* [DIRECTIONS FOR THIS TASK]: Reproduce exactly the opening lines of the listing, stopping after the line that contains "behind the joint." and including it.

[BEGIN RECORDS SHOWN]

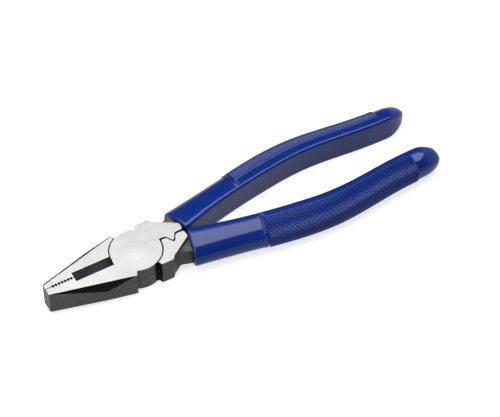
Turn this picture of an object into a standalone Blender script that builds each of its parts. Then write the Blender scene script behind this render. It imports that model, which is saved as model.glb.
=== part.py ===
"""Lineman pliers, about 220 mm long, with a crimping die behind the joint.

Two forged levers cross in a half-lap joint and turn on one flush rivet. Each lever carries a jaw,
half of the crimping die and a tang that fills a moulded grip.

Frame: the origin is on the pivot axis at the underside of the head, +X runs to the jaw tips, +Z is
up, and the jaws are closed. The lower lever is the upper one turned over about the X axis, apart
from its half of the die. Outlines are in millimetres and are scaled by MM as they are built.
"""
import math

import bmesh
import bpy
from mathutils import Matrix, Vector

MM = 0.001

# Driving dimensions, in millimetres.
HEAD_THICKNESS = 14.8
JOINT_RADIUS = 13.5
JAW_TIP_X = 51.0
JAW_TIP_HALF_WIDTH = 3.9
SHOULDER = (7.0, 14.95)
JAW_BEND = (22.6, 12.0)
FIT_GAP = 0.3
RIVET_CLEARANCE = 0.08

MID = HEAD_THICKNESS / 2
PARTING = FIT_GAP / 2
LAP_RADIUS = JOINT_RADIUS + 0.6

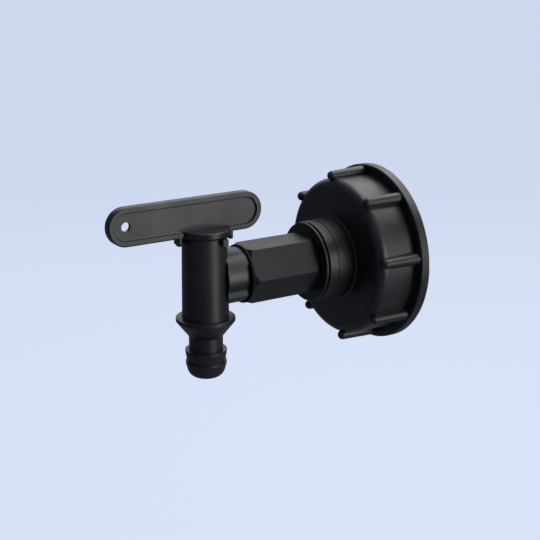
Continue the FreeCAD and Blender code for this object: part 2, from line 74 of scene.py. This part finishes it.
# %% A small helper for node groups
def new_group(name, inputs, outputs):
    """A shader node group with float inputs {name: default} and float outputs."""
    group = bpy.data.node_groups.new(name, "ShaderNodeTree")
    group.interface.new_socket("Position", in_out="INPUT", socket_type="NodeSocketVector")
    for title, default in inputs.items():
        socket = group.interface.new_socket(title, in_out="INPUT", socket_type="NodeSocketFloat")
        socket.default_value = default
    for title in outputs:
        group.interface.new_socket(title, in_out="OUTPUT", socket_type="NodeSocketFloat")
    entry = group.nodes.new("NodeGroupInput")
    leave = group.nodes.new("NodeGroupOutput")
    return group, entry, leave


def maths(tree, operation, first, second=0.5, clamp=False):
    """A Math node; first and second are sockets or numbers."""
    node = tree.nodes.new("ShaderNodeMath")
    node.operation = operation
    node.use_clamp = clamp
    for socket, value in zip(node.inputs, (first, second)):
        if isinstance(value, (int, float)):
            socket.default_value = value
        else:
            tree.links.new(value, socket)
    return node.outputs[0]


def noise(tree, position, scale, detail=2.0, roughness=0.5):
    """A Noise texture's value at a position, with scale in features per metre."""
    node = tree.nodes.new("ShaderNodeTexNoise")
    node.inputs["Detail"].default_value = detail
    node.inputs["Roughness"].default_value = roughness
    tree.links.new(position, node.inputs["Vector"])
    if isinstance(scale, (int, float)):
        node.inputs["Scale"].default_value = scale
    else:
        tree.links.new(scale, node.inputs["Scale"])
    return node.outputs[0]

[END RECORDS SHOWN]

* [RESPONSE FOR THIS EXERCISE]:
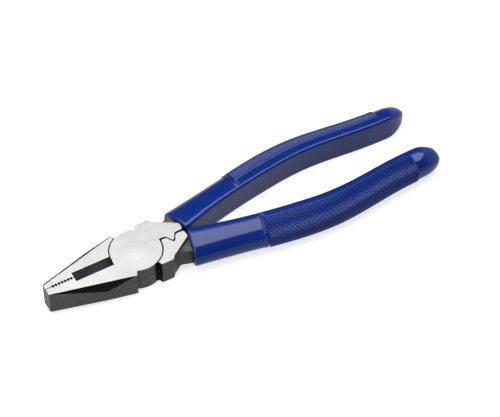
Turn this picture of an object into a standalone Blender script that builds each of its parts. Then write the Blender scene script behind this render. It imports that model, which is saved as model.glb.
=== part.py ===
"""Lineman pliers, about 220 mm long, with a crimping die behind the joint.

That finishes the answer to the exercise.